===== Data provided =====

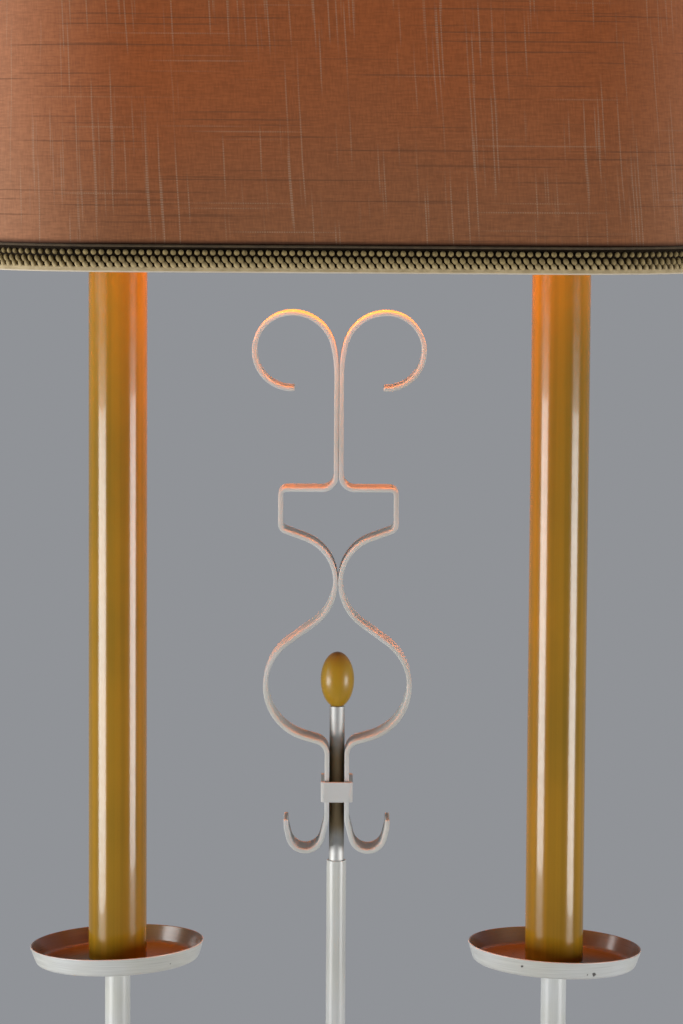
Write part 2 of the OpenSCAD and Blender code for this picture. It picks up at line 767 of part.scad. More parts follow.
module top_wire() color("silver")
    wire_loop(wire_r(shade_z + shade_h - wire_inset), shade_z + shade_h - wire_inset);

// a band along the shade's outline; its section is [distance from a rounded end's axis, height]
module band(section) {
    for (side = [-1, 1]) {
        translate([side * shade_flat, 0, 0]) rotate([0, 0, -side * 90])
            rotate_extrude(angle = 180) polygon(section);
        rotate([0, 0, side * 90]) rotate([90, 0, 0])
            linear_extrude(2 * shade_flat, center = true) polygon(section);
    }
}

// section of a plain wall from z0 up to the shade's top, between two insets
function wall_section(z0, in0, in1) = let(z1 = shade_z + shade_h) [
    [wall_r(z0) - in0, z0], [wall_r(z1) - in0, z1],
    [wall_r(z1) - in1, z1], [wall_r(z0) - in1, z0]];

module shade_fabric() color("peru") band(wall_section(shade_z, 0, fabric_t));

module shade_liner() color("linen") band(wall_section(shade_z - liner_drop,
    fabric_t + lining_gap, fabric_t + lining_gap + liner_t));

// a point of the braid's section, a distance out from the fabric
function braid_point(z, out) = [wall_r(z) + lining_gap + out, z];

// one round row of the braid's section, of height h, swelling from a low to a high thickness
function braid_row(z, h, low, high) = [for (a = [15:30:165])
    braid_point(z + h / 2 * (1 - cos(a)), low + (high - low) * sin(a))];

// the braid, from z up: a flat hem, the rows of knots and the cord along its upper edge
module braid(z) color("darkkhaki") band(concat(
    [braid_point(z, 0), braid_point(z, hem_t), braid_point(z + hem_h, hem_t)],
    [for (row = [0:knot_rows - 1]) each braid_row(z + hem_h + row * knot_h, knot_h, knot_low, braid_t)],
    braid_row(z + braid_h - edge_cord_h, edge_cord_h, knot_low / 2, edge_cord_t),
    [braid_point(z + braid_h, 0)]));

module bottom_braid() braid(shade_z);

module top_braid() braid(shade_z + shade_h - braid_h);

// ---- the parts ----

felt_pad();
base_cover();
base_weight();
base_spacer();
base_washer();
base_nut();
cord_bushing();
column_foot();
tie_pipe();
lower_column();
hub();
arm(-1);  // left_arm
arm(1);  // right_arm
arm_screws();
stem_bush(-1);  // left_stem_bush
stem_bush(1);  // right_stem_bush
pan(-1);  // left_pan
pan(1);  // right_pan
pan_washers();
pan_nuts();
riser(-1);  // left_riser
riser(1);  // right_riser
candle_tube(-1);  // left_candle_tube
candle_tube(1);  // right_candle_tube
tube_cap(-1);  // left_tube_cap
tube_cap(1);  // right_tube_cap
spire_tube();
spire_rod();
finial();
strap(-1);  // left_strap
strap(1);  // right_strap
strap_collar();
socket_cap(-1);  // left_socket_cap
socket_cap(1);  // right_socket_cap
riser_nuts();
socket_body(-1);  // left_socket_body
socket_body(1);  // right_socket_body
turn_key(-1);  // left_turn_key
turn_key(1);  // right_turn_key
bulb_base(-1);  // left_bulb_base
bulb_base(1);  // right_bulb_base
bulb_glass(-1);  // left_bulb_glass
bulb_glass(1);  // right_bulb_glass
shade_ring(-1);  // left_shade_ring
shade_ring(1);  // right_shade_ring
shade_fitter();
shade_ribs();
bottom_wire();
top_wire();
shade_liner();
shade_fabric();
bottom_braid();
top_braid();
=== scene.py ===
import math

import bmesh
import bpy
from mathutils import Matrix, Vector


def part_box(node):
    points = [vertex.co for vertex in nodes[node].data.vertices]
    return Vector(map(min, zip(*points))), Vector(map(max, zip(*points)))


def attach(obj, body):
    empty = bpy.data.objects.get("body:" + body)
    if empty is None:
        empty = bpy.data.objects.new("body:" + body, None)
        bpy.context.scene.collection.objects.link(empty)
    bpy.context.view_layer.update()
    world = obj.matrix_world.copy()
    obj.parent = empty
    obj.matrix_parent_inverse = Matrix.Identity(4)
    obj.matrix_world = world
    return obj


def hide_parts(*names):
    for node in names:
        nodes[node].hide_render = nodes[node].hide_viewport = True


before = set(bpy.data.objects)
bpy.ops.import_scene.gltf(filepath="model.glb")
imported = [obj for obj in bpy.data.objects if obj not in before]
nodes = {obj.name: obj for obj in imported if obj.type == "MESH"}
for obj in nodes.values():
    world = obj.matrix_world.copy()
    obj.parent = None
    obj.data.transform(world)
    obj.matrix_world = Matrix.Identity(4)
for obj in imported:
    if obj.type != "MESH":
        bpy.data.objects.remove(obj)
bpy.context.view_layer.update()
scene = bpy.context.scene
mm = 0.001

print("frame loaded:", len(nodes), "nodes")


def nodeBox(node):
    # a CAD piece's lowest and highest corners, in millimetres
    low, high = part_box(node)
    return low / mm, high / mm


# camera, from the photograph's perspective

shot = {
    "place": (0.002, -2.444, 1.275),  # metres
    "down": 5.46,  # degrees below level
    "roll": 0.35,  # degrees; the lamp's top leans right
    "lens": 133.1,  # mm
    "film": 36,  # mm, the frame's long side
}


def addCamera():
    data = bpy.data.cameras.new("photoCamera")
    data.lens = shot["lens"]
    data.sensor_width = shot["film"]
    camera = bpy.data.objects.new("photoCamera", data)
    tilt = Matrix.Rotation(math.radians(90 - shot["down"]), 4, "X")
    roll = Matrix.Rotation(math.radians(shot["roll"]), 4, "Z")
    camera.matrix_world = Matrix.Translation(shot["place"]) @ tilt @ roll
    scene.collection.objects.link(camera)
    scene.camera = camera


addCamera()

# node helpers


def put(tree, kind, inputs=None, **settings):
    node = tree.nodes.new("ShaderNode" + kind)
    for name, value in settings.items():
        setattr(node, name, value)
    for name, value in (inputs or {}).items():
        if isinstance(value, bpy.types.NodeSocket):
            tree.links.new(value, node.inputs[name])
        else:
            node.inputs[name].default_value = value
    return node


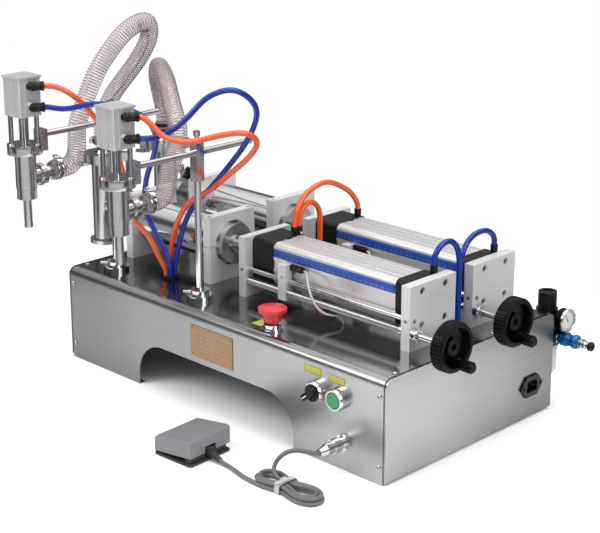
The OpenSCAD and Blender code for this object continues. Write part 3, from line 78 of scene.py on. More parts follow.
FRONT_Y, CAB_H = -177.5, 145.0
AXIS_Z = 201.0
LINE_YS = (-36.5, 93.5)
LINE_NAMES = ("front", "rear")
SIDES = ("right", "left")
HEAD_X = {"right": -73.7, "left": -264.5}
HEAD_Y = {"right": -276.0, "left": -289.0}
ARM_Z = {"right": 361.0, "left": 377.0}
VALVE_X, BARB_TOP_Z = -412.0, 315.0
HOSE_D, TUBE_D, CABLE_D, CORD_D = 28.0, 8.0, 3.5, 6.0
INLET_DROP, FLANGE_DROP, INLET_TILT, INLET_LEN = 44.0, 15.5, 4.0, 66.0
HEAD_CYL_Z, ELBOW_OFF, ELBOW_L, ELBOW_TURN = 33.0, 5.0, 15.0, 60.0
HEAD_W, ELBOW_LOW, ELBOW_HIGH = 38.0, 14.0, 44.0
PORT_OFF, PORT_TOP_Z = 24.0, 244.0
PORT_XS = (4.0, 261.0)
TWIN = 4.5
GROMMET = (-174.0, -102.0)
FEED_HOLES = ((4.0, 36.0), (270.0, 30.0), (262.0, 40.0))
SHEET_OUT_Z = CAB_H + 4.0
SCREW_OFF, SCREW_DROP, SCREW_D = 40.5, 32.0, 10.0
GUIDE_OFF, GUIDE_DROP = 38.5, 15.0
CAP_X, REAR_PLATE_X, LINE_END_X, WHEEL_X = -29.5, 267.0, 282.0, 334.0
SLIDE_X, SLIDE_W, SLIDE_FRONT = 37.0, 15.0, 47.2
PROFILE_W = 63.0
NAME_L, NAME_H, NAME_T, NAME_Z = 87.0, 47.0, 1.0, 102.0
SELECTOR_X, SELECTOR_Z = 207.0, 98.0
REG = (293.0, 205.0, 107.0)
X_AXIS = (1, 0, 0)


def tilted(length):
    a = math.radians(INLET_TILT)
    return length * math.cos(a), length * math.sin(a)


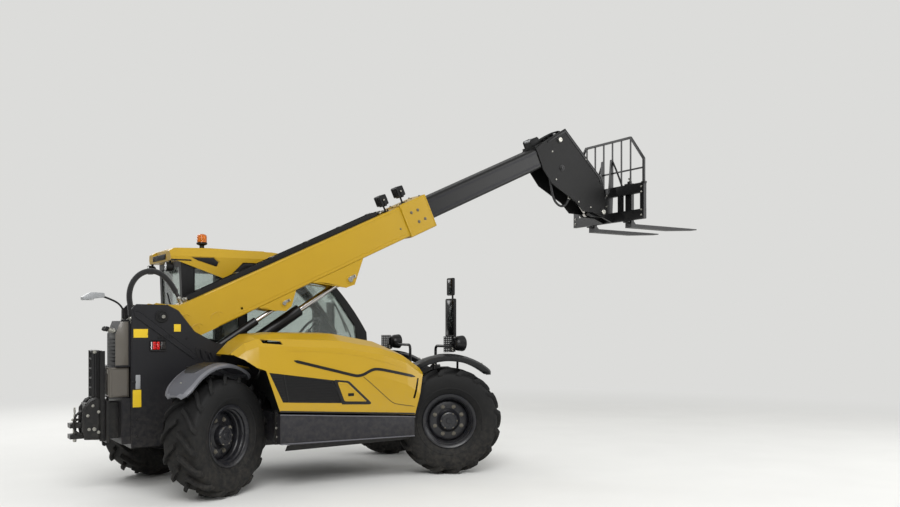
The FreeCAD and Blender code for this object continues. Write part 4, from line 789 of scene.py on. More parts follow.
def make_fenders():
    for axle, (radius, a0, a1, p0, p1) in FENDERS.items():
        # The front fenders take the darker copy of the plastic: painted shade.
        finish = fender_grey if axle == "rear" else fender_painted_shade
        # The rear lip takes the lighter copy of the fender plastic: a painted highlight.
        lip_finish = fender_lip_painted_highlight if axle == "rear" else fender_painted_shade
        shell = arc_sheet("fender_shell", radius - 8, (a0, a1), FENDER_Y, 7, 0.14, crown=FENDER_CROWN)
        stays = join("fender_stays", fender_stays(radius - 8))
        deep = WALL[axle]
        rim = arc_sheet("fender_rim", radius - deep - 2, (a0 - 0.4, a1 + 0.4), FENDER_Y, deep, 0.14,
                        crown=FENDER_CROWN)
        inner = arc_sheet("inner", radius - deep - 40, (a0 + 2.5, a1 - 2.5), (FENDER_Y[0] + 18, FENDER_Y[1] - 18),
                          deep + 70, 0.14)
        cut = rim.modifiers.new("cut", "BOOLEAN")
        cut.object = inner
        cut.operation = "DIFFERENCE"
        only(rim)
        bpy.ops.object.modifier_apply(modifier="cut")
        bpy.data.objects.remove(inner)
        soften(rim, 2)
        # The sunk panel is a darker copy of the fender plastic: painted shade in the recess.
        sunk = arc_sheet("fender_panel", radius - 2.4, (p0, p1), SUNK_Y, 1.6, 0.22)
        screw_places = [(*on_arc(radius - 2, a, y), tuple(Vector(on_arc(1, a, 0)) - Vector((0, 0, AXLE_Z))), 6)
                        for a, y in ((a0 + 9, -200), (a0 + 9, -90), ((p1 + a1) / 2, -146))]
        screws = bolts("fender_screws", screw_places)
        for side, way in (("right", -1), ("left", 1)):
            corner = axle + "_" + side
            for part, skin in ((shell, finish), (rim, lip_finish), (sunk, fender_painted_shade), (stays, black),
                               (screws, zinc)):
                piece = copy_of(part, Matrix()) if way < 0 else mirrored(part)
                piece.name = part.name.split(".")[0] + "_" + corner
                done(piece, "steer_" + corner, skin, fender_place(corner, way))
                if part is shell:
                    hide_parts("fender_" + corner)
        for part in (shell, rim, sunk, stays, screws):
            bpy.data.objects.remove(part)


# ---------------------------------------------------------------- lamps and mirrors

LAMP_X = 2470
LAMP_Y = 640
# The lowered boom's collar bolts pass 6 mm inside this post.
POST_Y = 258
BAR_Z = 1196
LAMP_Z = 1226
# Road lamp bucket: radius, and how far forward of its back.
BUCKET_ROWS = [(0.4, 0), (34, 0), (52, 8), (66, 26), (73, 52), (75, 84), (77, 88), (77, 104), (73, 108), (69, 104),
               (69, 94), (66, 90), (56, 60), (0.4, 44)]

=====

**Objective**.
Return only the exact lines from the opening of the records through the line that contains "[braid_point(z + braid_h, 0)]));", both included.

**Complete answer**.
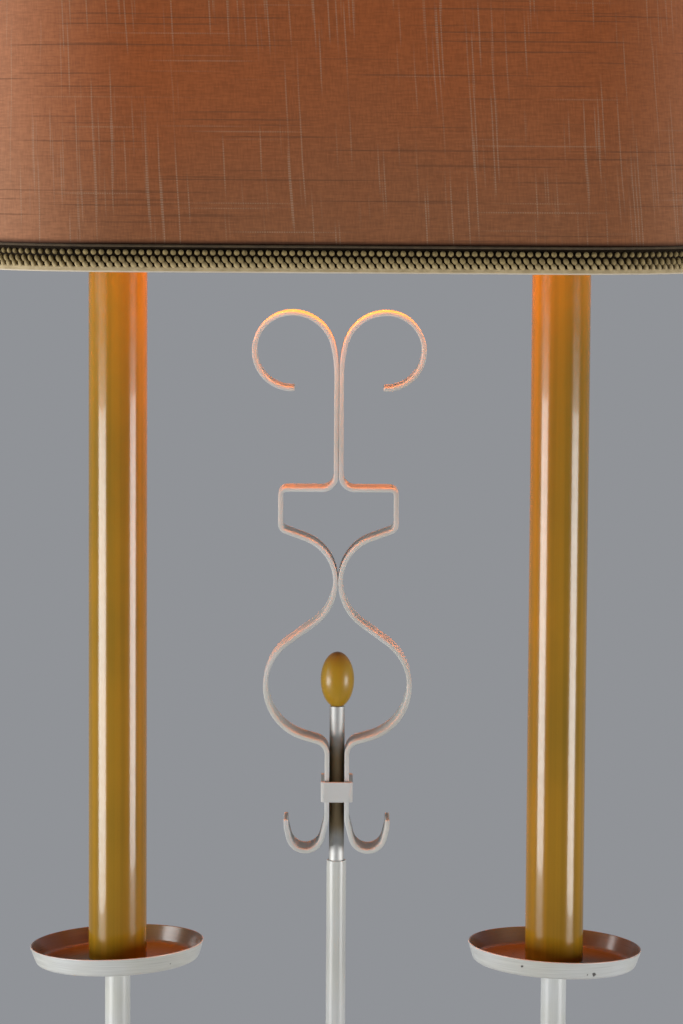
Write part 2 of the OpenSCAD and Blender code for this picture. It picks up at line 767 of part.scad. More parts follow.
module top_wire() color("silver")
    wire_loop(wire_r(shade_z + shade_h - wire_inset), shade_z + shade_h - wire_inset);

// a band along the shade's outline; its section is [distance from a rounded end's axis, height]
module band(section) {
    for (side = [-1, 1]) {
        translate([side * shade_flat, 0, 0]) rotate([0, 0, -side * 90])
            rotate_extrude(angle = 180) polygon(section);
        rotate([0, 0, side * 90]) rotate([90, 0, 0])
            linear_extrude(2 * shade_flat, center = true) polygon(section);
    }
}

// section of a plain wall from z0 up to the shade's top, between two insets
function wall_section(z0, in0, in1) = let(z1 = shade_z + shade_h) [
    [wall_r(z0) - in0, z0], [wall_r(z1) - in0, z1],
    [wall_r(z1) - in1, z1], [wall_r(z0) - in1, z0]];

module shade_fabric() color("peru") band(wall_section(shade_z, 0, fabric_t));

module shade_liner() color("linen") band(wall_section(shade_z - liner_drop,
    fabric_t + lining_gap, fabric_t + lining_gap + liner_t));

// a point of the braid's section, a distance out from the fabric
function braid_point(z, out) = [wall_r(z) + lining_gap + out, z];

// one round row of the braid's section, of height h, swelling from a low to a high thickness
function braid_row(z, h, low, high) = [for (a = [15:30:165])
    braid_point(z + h / 2 * (1 - cos(a)), low + (high - low) * sin(a))];

// the braid, from z up: a flat hem, the rows of knots and the cord along its upper edge
module braid(z) color("darkkhaki") band(concat(
    [braid_point(z, 0), braid_point(z, hem_t), braid_point(z + hem_h, hem_t)],
    [for (row = [0:knot_rows - 1]) each braid_row(z + hem_h + row * knot_h, knot_h, knot_low, braid_t)],
    braid_row(z + braid_h - edge_cord_h, edge_cord_h, knot_low / 2, edge_cord_t),
    [braid_point(z + braid_h, 0)]));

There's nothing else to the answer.